Na parte mais íngreme e sobranceira dos penhascos, o farol da marinha lança um poderoso facho de luz por cerca de trinta milhas marítimas; do cimo onde ele foi construído avistávamos baleias francas e seus bebês, adivinhávamos os arrozais que cobrem milhares de hectares, as comunidades de pescadores com suas confecções de esteiras, cestas, leques, tarrafas – construídas com a palha de butiá, junco, palha de milho e outros materiais.

Os índios carijós viviam ao sul; depois chegaram europeus e africanos.

Ao norte, existe um sítio pré-cerâmico, uma espécie de jazigo mortuário provavelmente do século quatro. Usavam cremação, coisa que nenhum de nós sabia ao certo o que era, mas que despertava nossa criatividade para todo o tipo de história.

Minha amizade com o rio era profunda quando comecei a ver seus contornos do cume dos rochedos.

Um fato é que comecei a considerar os caminhos da vida acompanhando as evoluções do rio Araranguá, mas isso somente constatei muito tempo depois. Na época, eram pensamentos bonitos e soltos na brisa.

Um fato, mas que muitos consideram dito invencioneiro, é que sua água pode mudar as cores diversas vezes em um dia, passando do azul-marinho para o verde-esmeralda, para um amarronzado. Passei muitos dias na margem sul para saber que é assim.

E um fato é que este escrito começou a ser construído a partir das lições de vida, dos caminhos existenciais, que surgiram com a amizade de um jovem com um rio.

As primeiras lições eram elementares.

Com o balseiro aprendi as tenuidades que as rotinas podem requerer; e acuidade dos sentidos. Diversas vezes atravessei os cento e cinqüenta metros nadando, ao lado da balsa, conhecendo então ensinamentos que não tinha quando desfrutava o translado comodamente sobre suas madeiras.

O assoalho arenoso ou argiloso do rio trouxe a suavidade dos limites.

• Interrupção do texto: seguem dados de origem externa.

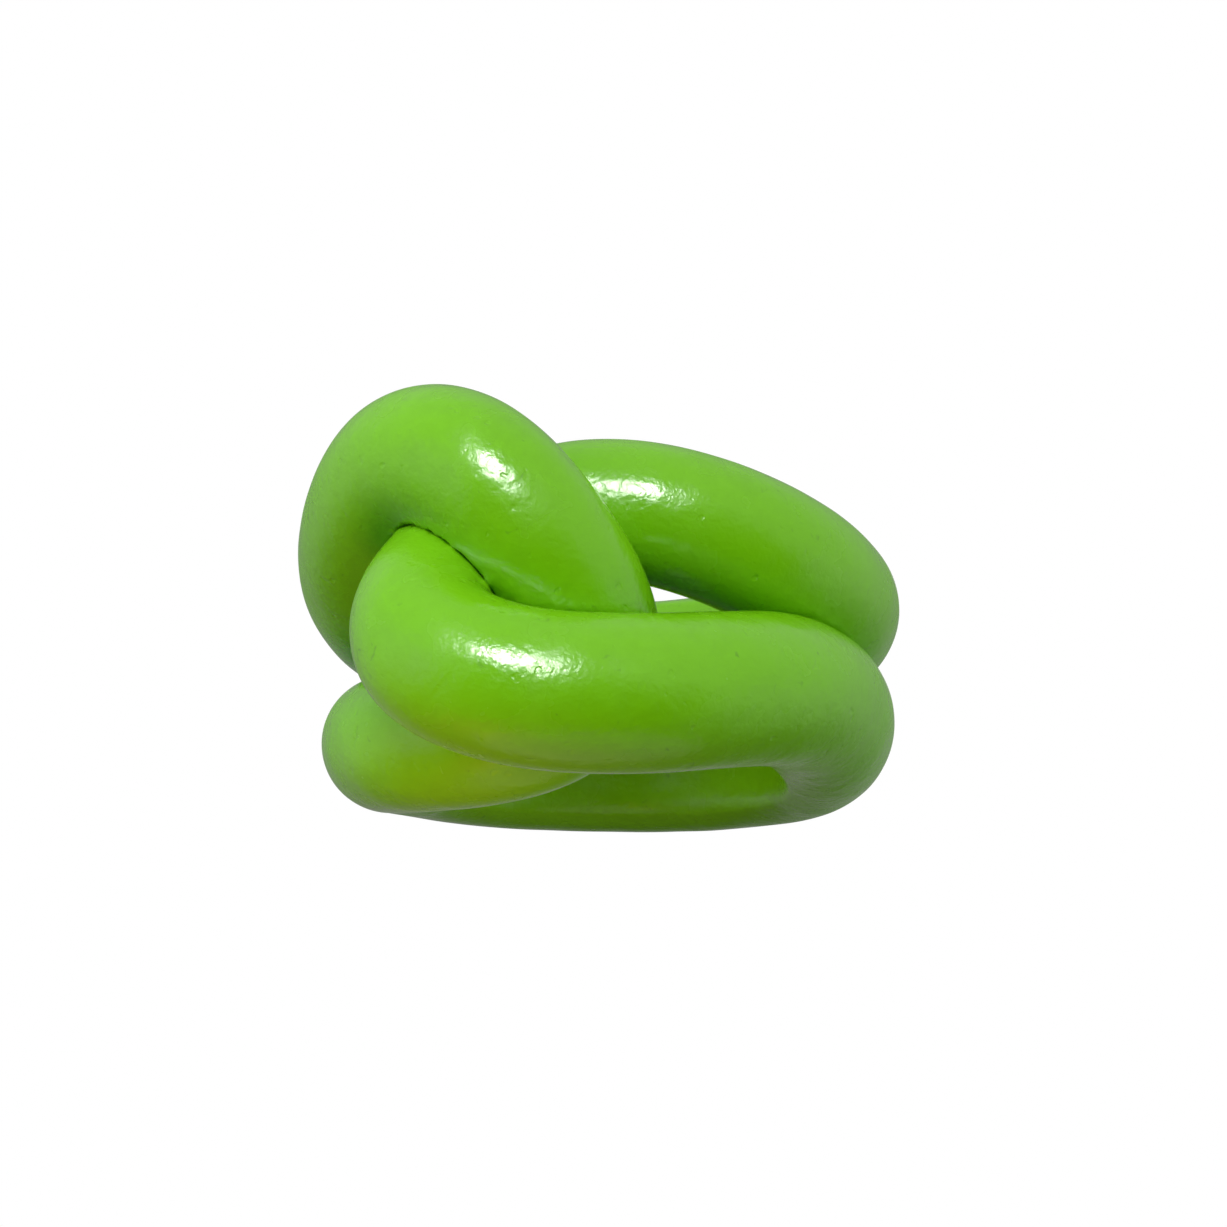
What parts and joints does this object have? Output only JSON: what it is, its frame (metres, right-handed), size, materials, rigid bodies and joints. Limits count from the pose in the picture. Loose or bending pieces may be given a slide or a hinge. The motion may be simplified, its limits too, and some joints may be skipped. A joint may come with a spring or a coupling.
{
  "type": "knot finger ring",
  "caption": "Chunky finger ring of two fat round ropes hooked through each other at the front and joined end to end behind the finger, with a flat round bore.",
  "frame": {"origin": "middle of the finger hole, on its axis and half-way up the band behind the finger", "axes": "+Z along the finger, -Y out of the front where the knot stands out, +X towards the side whose rope leads under the knot"},
  "size_m": [0.0308, 0.0359, 0.0195],
  "materials": {
    "lime_lacquer": "high-gloss brushed lacquer over a hand-rolled rope"
  },
  "bodies": {
    "root": {"right_rope": "lime_lacquer", "left_rope": "lime_lacquer"}
  },
  "joints": []
}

A barra móvel do rio, que oscila centenas de metros, mostrou um vínculo com o mar que varia da animosidade ao sôfrego; que varia de modo a chegar, mais de uma vez, a uma mescla indefinida de algo sequioso e abundante. Isso ocorria quando ilhotas surgiam e desapareciam furtivamente em questão de horas. As ilhas recebiam nomes de acordo com as formas: ilha da canoa, ilha do barril, ilha da mama da vaca, ilha do careca.

Meu amigo rio causou-me medo em algumas ocasiões. Apenas seus motivos me acalmavam, mas nunca me abrandaram a tristeza.

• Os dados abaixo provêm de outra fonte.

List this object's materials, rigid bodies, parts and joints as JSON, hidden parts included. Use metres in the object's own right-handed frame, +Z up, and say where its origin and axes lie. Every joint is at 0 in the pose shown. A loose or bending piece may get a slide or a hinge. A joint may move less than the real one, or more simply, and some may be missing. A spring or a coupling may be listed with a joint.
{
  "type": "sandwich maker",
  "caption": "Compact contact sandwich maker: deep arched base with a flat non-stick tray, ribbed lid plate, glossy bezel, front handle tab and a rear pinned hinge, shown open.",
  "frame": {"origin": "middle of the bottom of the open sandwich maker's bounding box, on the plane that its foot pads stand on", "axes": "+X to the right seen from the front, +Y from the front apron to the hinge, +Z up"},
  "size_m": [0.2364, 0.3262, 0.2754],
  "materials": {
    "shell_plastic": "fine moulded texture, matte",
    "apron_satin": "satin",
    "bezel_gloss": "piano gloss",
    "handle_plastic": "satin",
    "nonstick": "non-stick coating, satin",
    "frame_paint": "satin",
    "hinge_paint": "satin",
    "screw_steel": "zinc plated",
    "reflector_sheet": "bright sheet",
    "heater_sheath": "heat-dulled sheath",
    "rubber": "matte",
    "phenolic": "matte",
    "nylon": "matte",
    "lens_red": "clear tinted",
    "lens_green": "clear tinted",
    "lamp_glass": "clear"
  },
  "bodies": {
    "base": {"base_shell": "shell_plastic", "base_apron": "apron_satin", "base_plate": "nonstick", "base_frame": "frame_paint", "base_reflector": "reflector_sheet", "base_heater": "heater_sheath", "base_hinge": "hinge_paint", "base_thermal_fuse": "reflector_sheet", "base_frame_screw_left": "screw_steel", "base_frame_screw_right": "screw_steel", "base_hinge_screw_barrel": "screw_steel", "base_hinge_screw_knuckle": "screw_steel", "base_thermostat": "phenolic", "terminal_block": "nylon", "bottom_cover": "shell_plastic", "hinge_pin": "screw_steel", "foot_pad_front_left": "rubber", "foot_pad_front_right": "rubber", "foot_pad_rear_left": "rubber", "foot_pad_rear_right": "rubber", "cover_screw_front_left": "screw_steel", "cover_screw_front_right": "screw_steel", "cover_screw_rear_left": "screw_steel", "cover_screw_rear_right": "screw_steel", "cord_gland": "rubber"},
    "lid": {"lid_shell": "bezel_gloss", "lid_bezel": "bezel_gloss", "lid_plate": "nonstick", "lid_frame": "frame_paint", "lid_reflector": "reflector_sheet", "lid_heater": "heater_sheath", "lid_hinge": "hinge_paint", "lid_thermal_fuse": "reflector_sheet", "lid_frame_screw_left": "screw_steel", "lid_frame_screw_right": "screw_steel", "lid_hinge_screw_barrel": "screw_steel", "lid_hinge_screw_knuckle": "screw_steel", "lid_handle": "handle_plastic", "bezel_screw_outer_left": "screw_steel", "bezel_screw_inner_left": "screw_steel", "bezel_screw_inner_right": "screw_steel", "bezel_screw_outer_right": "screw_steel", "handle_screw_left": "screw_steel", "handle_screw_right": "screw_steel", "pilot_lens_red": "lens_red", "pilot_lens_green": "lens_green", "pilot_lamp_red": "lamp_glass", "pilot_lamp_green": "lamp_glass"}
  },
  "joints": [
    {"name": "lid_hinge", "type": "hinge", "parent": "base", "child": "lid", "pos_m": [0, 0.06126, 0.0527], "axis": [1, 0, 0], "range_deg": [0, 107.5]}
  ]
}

Quando a maior parte de sua mata ciliar foi seriamente magoada, seus peixes mais habituais, como a tainha e o cará, diminuíram as aparições; quando os restos peritosos do carvão contristaram as cores de suas águas, os tóxicos do plantio do arroz assorearam suas calhas, quando seu manguezal – um dos últimos limites austrais da América do Sul – foi açodado, e quando as encostas foram desmatadas, o rio passou a ter acessos de fúria. De vez em quando, inunda a rodovia, traz impetuosamente, de rastos, casas; alui pequenas aldeias, assola plantações inteiras. Nesses momentos entristeço.

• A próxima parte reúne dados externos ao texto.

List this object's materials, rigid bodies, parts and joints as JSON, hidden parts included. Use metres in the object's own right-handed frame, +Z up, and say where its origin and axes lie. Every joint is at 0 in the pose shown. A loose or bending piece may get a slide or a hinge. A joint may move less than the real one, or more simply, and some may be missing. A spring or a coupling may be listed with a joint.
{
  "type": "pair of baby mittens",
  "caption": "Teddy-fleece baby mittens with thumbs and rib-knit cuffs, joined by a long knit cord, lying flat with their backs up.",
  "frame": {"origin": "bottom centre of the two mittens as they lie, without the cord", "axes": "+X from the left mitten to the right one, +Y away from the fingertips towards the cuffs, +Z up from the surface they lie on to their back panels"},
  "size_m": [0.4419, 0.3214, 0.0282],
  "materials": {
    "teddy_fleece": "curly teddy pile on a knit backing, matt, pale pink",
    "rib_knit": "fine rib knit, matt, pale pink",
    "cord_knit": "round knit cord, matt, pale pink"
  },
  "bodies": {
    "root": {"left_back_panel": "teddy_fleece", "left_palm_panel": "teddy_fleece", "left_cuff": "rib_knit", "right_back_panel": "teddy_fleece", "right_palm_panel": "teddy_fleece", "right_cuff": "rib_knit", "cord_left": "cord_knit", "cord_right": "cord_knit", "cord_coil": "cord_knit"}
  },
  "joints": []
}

Nadei em suas águas quentes quando o mar esteve friíssimo; passei tardes e pedaços de noite em suas margens mansas; acompanhei suas peles douradas pelo amanhecer e adormeci muitas vezes com a candura de seus sons.

Ao começar a escrever um livro, fui caminhar pelas margens do rio; hoje, ele está mudado, mas ainda repleto de muito do que me propiciou.O balseiro não existe mais e em seu lugar uma balsa a diesel leva e traz automóveis. Tirei muitas fotos para ilustrar estas páginas. Banhei-me, ouvi os sons, acompanhei os ventos. Perguntei em silêncio se fora invencionice ou fato a vez que nadei à noite com os botos que entram pelo canal da barra, que ainda hoje enfileiram os pescadores e suas tarrafas. E ele me perguntou se foi invencionice ou fato a vez que caminhei sobre suas águas.

Reflexões,experiências, desdobramentos aconteceram desde que nossa amizade começou. Aprendi novas lições, arrependi-me de outras, e descobri outros caminhos a partir daqueles.